# EXERCISE TASK
Can the data below be set down again exactly, line for line?
====
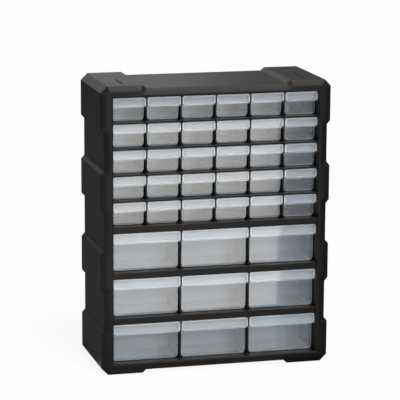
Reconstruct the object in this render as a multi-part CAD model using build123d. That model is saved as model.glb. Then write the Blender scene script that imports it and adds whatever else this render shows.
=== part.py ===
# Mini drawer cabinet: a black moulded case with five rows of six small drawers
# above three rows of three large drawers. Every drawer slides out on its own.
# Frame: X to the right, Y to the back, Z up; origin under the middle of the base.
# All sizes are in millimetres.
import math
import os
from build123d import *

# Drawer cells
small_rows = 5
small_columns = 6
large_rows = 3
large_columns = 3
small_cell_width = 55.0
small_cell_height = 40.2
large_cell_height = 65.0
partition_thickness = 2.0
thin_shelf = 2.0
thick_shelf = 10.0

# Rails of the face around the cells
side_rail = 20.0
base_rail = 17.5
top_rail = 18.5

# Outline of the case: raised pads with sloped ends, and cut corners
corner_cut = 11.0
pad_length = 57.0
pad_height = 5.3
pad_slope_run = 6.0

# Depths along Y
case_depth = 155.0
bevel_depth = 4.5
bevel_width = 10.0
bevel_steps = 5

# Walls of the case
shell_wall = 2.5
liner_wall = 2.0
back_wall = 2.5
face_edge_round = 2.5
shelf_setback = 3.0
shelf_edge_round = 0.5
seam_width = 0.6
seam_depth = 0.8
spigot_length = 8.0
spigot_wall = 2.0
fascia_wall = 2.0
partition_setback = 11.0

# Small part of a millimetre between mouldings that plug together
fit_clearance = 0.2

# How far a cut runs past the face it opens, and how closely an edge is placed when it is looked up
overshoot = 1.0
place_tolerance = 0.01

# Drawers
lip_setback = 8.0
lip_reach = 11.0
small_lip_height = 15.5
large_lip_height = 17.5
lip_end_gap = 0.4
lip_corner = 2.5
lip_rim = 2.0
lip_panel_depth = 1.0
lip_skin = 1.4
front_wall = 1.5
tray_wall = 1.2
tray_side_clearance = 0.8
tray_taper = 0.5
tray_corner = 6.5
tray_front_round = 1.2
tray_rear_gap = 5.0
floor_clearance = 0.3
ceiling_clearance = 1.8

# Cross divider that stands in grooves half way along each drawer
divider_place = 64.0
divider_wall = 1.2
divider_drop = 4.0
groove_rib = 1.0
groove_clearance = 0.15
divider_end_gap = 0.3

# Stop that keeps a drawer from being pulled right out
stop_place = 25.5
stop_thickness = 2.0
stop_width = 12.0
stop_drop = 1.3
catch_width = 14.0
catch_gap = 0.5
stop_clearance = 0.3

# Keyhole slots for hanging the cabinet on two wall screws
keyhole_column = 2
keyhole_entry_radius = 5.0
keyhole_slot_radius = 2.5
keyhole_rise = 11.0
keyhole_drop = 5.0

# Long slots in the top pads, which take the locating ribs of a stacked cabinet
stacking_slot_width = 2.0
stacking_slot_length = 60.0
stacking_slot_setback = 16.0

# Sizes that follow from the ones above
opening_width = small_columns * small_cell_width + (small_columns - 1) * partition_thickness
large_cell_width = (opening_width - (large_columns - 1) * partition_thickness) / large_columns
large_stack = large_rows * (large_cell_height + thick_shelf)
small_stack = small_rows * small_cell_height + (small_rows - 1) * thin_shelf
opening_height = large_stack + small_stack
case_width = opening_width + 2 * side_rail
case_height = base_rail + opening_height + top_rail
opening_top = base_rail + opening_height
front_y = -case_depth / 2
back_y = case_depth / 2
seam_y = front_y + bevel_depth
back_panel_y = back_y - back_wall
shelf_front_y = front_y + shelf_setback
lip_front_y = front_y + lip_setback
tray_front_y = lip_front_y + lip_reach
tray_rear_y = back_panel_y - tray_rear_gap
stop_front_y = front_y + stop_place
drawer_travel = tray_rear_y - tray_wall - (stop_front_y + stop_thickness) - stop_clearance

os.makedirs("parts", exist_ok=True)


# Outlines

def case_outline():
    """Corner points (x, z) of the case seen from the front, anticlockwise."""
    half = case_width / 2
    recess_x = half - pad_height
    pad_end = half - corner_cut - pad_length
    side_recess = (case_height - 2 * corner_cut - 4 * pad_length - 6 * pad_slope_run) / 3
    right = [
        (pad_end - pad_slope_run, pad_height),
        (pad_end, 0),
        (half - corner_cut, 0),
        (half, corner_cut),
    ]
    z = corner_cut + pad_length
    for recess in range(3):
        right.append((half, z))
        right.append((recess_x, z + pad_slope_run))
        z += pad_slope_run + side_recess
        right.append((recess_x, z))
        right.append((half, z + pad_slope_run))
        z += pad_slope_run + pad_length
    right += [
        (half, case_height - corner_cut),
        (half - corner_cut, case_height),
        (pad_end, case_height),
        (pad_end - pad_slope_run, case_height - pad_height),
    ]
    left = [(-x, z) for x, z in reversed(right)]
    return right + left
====
# FINAL ANSWER
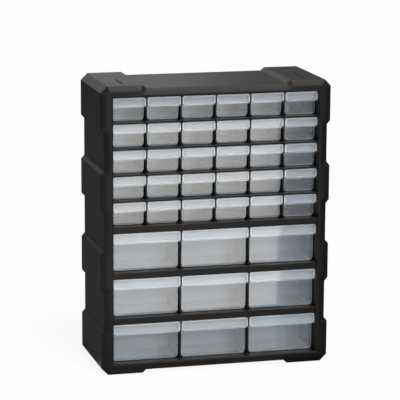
Reconstruct the object in this render as a multi-part CAD model using build123d. That model is saved as model.glb. Then write the Blender scene script that imports it and adds whatever else this render shows.
=== part.py ===
# Mini drawer cabinet: a black moulded case with five rows of six small drawers
# above three rows of three large drawers. Every drawer slides out on its own.
# Frame: X to the right, Y to the back, Z up; origin under the middle of the base.
# All sizes are in millimetres.
import math
import os
from build123d import *

# Drawer cells
small_rows = 5
small_columns = 6
large_rows = 3
large_columns = 3
small_cell_width = 55.0
small_cell_height = 40.2
large_cell_height = 65.0
partition_thickness = 2.0
thin_shelf = 2.0
thick_shelf = 10.0

# Rails of the face around the cells
side_rail = 20.0
base_rail = 17.5
top_rail = 18.5

# Outline of the case: raised pads with sloped ends, and cut corners
corner_cut = 11.0
pad_length = 57.0
pad_height = 5.3
pad_slope_run = 6.0

# Depths along Y
case_depth = 155.0
bevel_depth = 4.5
bevel_width = 10.0
bevel_steps = 5

# Walls of the case
shell_wall = 2.5
liner_wall = 2.0
back_wall = 2.5
face_edge_round = 2.5
shelf_setback = 3.0
shelf_edge_round = 0.5
seam_width = 0.6
seam_depth = 0.8
spigot_length = 8.0
spigot_wall = 2.0
fascia_wall = 2.0
partition_setback = 11.0

# Small part of a millimetre between mouldings that plug together
fit_clearance = 0.2

# How far a cut runs past the face it opens, and how closely an edge is placed when it is looked up
overshoot = 1.0
place_tolerance = 0.01

# Drawers
lip_setback = 8.0
lip_reach = 11.0
small_lip_height = 15.5
large_lip_height = 17.5
lip_end_gap = 0.4
lip_corner = 2.5
lip_rim = 2.0
lip_panel_depth = 1.0
lip_skin = 1.4
front_wall = 1.5
tray_wall = 1.2
tray_side_clearance = 0.8
tray_taper = 0.5
tray_corner = 6.5
tray_front_round = 1.2
tray_rear_gap = 5.0
floor_clearance = 0.3
ceiling_clearance = 1.8

# Cross divider that stands in grooves half way along each drawer
divider_place = 64.0
divider_wall = 1.2
divider_drop = 4.0
groove_rib = 1.0
groove_clearance = 0.15
divider_end_gap = 0.3

# Stop that keeps a drawer from being pulled right out
stop_place = 25.5
stop_thickness = 2.0
stop_width = 12.0
stop_drop = 1.3
catch_width = 14.0
catch_gap = 0.5
stop_clearance = 0.3

# Keyhole slots for hanging the cabinet on two wall screws
keyhole_column = 2
keyhole_entry_radius = 5.0
keyhole_slot_radius = 2.5
keyhole_rise = 11.0
keyhole_drop = 5.0

# Long slots in the top pads, which take the locating ribs of a stacked cabinet
stacking_slot_width = 2.0
stacking_slot_length = 60.0
stacking_slot_setback = 16.0

# Sizes that follow from the ones above
opening_width = small_columns * small_cell_width + (small_columns - 1) * partition_thickness
large_cell_width = (opening_width - (large_columns - 1) * partition_thickness) / large_columns
large_stack = large_rows * (large_cell_height + thick_shelf)
small_stack = small_rows * small_cell_height + (small_rows - 1) * thin_shelf
opening_height = large_stack + small_stack
case_width = opening_width + 2 * side_rail
case_height = base_rail + opening_height + top_rail
opening_top = base_rail + opening_height
front_y = -case_depth / 2
back_y = case_depth / 2
seam_y = front_y + bevel_depth
back_panel_y = back_y - back_wall
shelf_front_y = front_y + shelf_setback
lip_front_y = front_y + lip_setback
tray_front_y = lip_front_y + lip_reach
tray_rear_y = back_panel_y - tray_rear_gap
stop_front_y = front_y + stop_place
drawer_travel = tray_rear_y - tray_wall - (stop_front_y + stop_thickness) - stop_clearance

os.makedirs("parts", exist_ok=True)


# Outlines

def case_outline():
    """Corner points (x, z) of the case seen from the front, anticlockwise."""
    half = case_width / 2
    recess_x = half - pad_height
    pad_end = half - corner_cut - pad_length
    side_recess = (case_height - 2 * corner_cut - 4 * pad_length - 6 * pad_slope_run) / 3
    right = [
        (pad_end - pad_slope_run, pad_height),
        (pad_end, 0),
        (half - corner_cut, 0),
        (half, corner_cut),
    ]
    z = corner_cut + pad_length
    for recess in range(3):
        right.append((half, z))
        right.append((recess_x, z + pad_slope_run))
        z += pad_slope_run + side_recess
        right.append((recess_x, z))
        right.append((half, z + pad_slope_run))
        z += pad_slope_run + pad_length
    right += [
        (half, case_height - corner_cut),
        (half - corner_cut, case_height),
        (pad_end, case_height),
        (pad_end - pad_slope_run, case_height - pad_height),
    ]
    left = [(-x, z) for x, z in reversed(right)]
    return right + left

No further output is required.